**COLLECTED MATERIAL:**
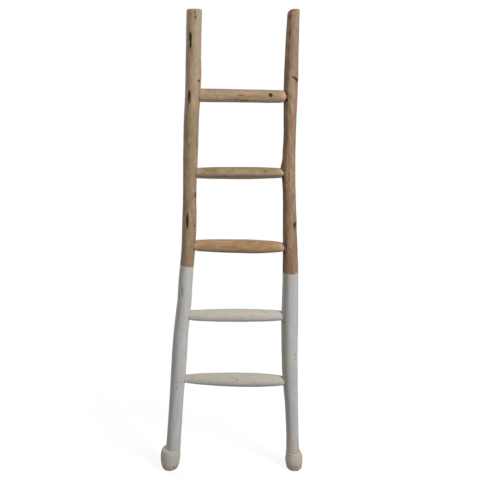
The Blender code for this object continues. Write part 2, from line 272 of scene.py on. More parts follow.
def crack_shape(pole, girth, height, angle, stretch, half_width):
    """A pole's drying crack: exp(-(arc / half width)^2) about a line that wavers by 0.6 mm, fading out
    downwards over the crack's length times a stretch."""
    crack_angle, _, length = pole["crack"]
    arc = girth * turn_from(angle, np.radians(crack_angle)) + 0.0006 * np.sin(height * 420)
    top = pole["rings"][-1, 0]
    return eased(height, top - stretch * length, top) * np.exp(-((arc / half_width) ** 2))


def pole_radius(name, height, angle):
    """Radius of a pole's skin: its girth, swollen and pinched by a slow wander, cut by the flats, raised at
    the shoulders, and hollowed at scars, nail dimples and the drying crack."""
    pole = POLES[name]
    girth = pole_middle(name, height)[..., 2]
    place = straight(angle, height)
    radius = girth * (1 + POLE_SWELL * wander(place, (0.05, 0.05, 0.3), pole["seed"]))
    radius = radius + POLE_RIPPLE * wander(place, (0.016, 0.016, 0.055), pole["seed"] + 1)
    for flat_angle, depth, middle, reach in pole["flats"]:
        deep = depth * np.exp(-(((height - middle) / reach) ** 2)) - 0.0006
        radius = shaved(radius, angle, flat_angle, deep)
    for middle, bump_angle, reach, rise in pole["shoulders"]:
        turn = turn_from(angle, np.radians(bump_angle))
        radius = radius + rise * np.exp(-((turn / 0.5) ** 2) - ((height - middle) / reach) ** 2)
    radius = notched(radius, pole["scars"], girth, height, angle, 2.6)
    for nail_height, nail_angle in pole["nails"]:
        arc = girth * turn_from(angle, nail_angle)
        radius = radius - NAIL_DIMPLE * scar_shape(arc, height - nail_height, DIMPLE_RADIUS, DIMPLE_RADIUS)
    return radius - pole["crack"][1] * crack_shape(pole, girth, height, angle, 1, 0.0009)


def crowded(low, high, step, busy, fine, reach):
    """Heights from low to high, a step apart, but close to fine apart within reach of the busy places:
    equal shares of the running total of 1 / spacing."""
    fine_steps = np.linspace(low, high, CROWD_STEPS)
    near = np.exp(-(((fine_steps[:, None] - np.array(busy)) / reach) ** 2)).max(axis=1)
    density = 1 / step + near * (1 / fine - 1 / step)
    total = np.concatenate([[0], np.cumsum((density[1:] + density[:-1]) / 2 * np.diff(fine_steps))])
    return np.interp(np.linspace(0, total[-1], int(total[-1]) + 1), total, fine_steps)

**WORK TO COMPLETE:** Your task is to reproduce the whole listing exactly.

**EXPECTED ANSWER:**
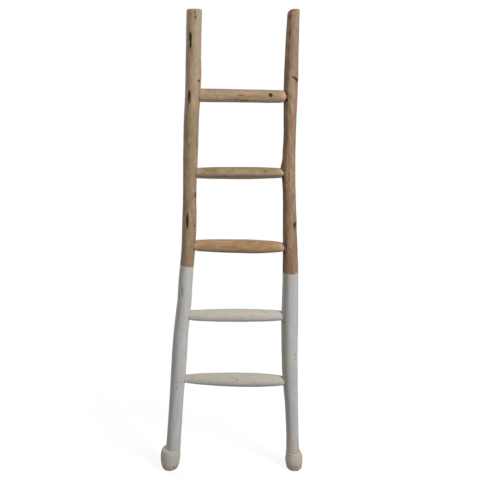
The Blender code for this object continues. Write part 2, from line 272 of scene.py on. More parts follow.
def crack_shape(pole, girth, height, angle, stretch, half_width):
    """A pole's drying crack: exp(-(arc / half width)^2) about a line that wavers by 0.6 mm, fading out
    downwards over the crack's length times a stretch."""
    crack_angle, _, length = pole["crack"]
    arc = girth * turn_from(angle, np.radians(crack_angle)) + 0.0006 * np.sin(height * 420)
    top = pole["rings"][-1, 0]
    return eased(height, top - stretch * length, top) * np.exp(-((arc / half_width) ** 2))


def pole_radius(name, height, angle):
    """Radius of a pole's skin: its girth, swollen and pinched by a slow wander, cut by the flats, raised at
    the shoulders, and hollowed at scars, nail dimples and the drying crack."""
    pole = POLES[name]
    girth = pole_middle(name, height)[..., 2]
    place = straight(angle, height)
    radius = girth * (1 + POLE_SWELL * wander(place, (0.05, 0.05, 0.3), pole["seed"]))
    radius = radius + POLE_RIPPLE * wander(place, (0.016, 0.016, 0.055), pole["seed"] + 1)
    for flat_angle, depth, middle, reach in pole["flats"]:
        deep = depth * np.exp(-(((height - middle) / reach) ** 2)) - 0.0006
        radius = shaved(radius, angle, flat_angle, deep)
    for middle, bump_angle, reach, rise in pole["shoulders"]:
        turn = turn_from(angle, np.radians(bump_angle))
        radius = radius + rise * np.exp(-((turn / 0.5) ** 2) - ((height - middle) / reach) ** 2)
    radius = notched(radius, pole["scars"], girth, height, angle, 2.6)
    for nail_height, nail_angle in pole["nails"]:
        arc = girth * turn_from(angle, nail_angle)
        radius = radius - NAIL_DIMPLE * scar_shape(arc, height - nail_height, DIMPLE_RADIUS, DIMPLE_RADIUS)
    return radius - pole["crack"][1] * crack_shape(pole, girth, height, angle, 1, 0.0009)


def crowded(low, high, step, busy, fine, reach):
    """Heights from low to high, a step apart, but close to fine apart within reach of the busy places:
    equal shares of the running total of 1 / spacing."""
    fine_steps = np.linspace(low, high, CROWD_STEPS)
    near = np.exp(-(((fine_steps[:, None] - np.array(busy)) / reach) ** 2)).max(axis=1)
    density = 1 / step + near * (1 / fine - 1 / step)
    total = np.concatenate([[0], np.cumsum((density[1:] + density[:-1]) / 2 * np.diff(fine_steps))])
    return np.interp(np.linspace(0, total[-1], int(total[-1]) + 1), total, fine_steps)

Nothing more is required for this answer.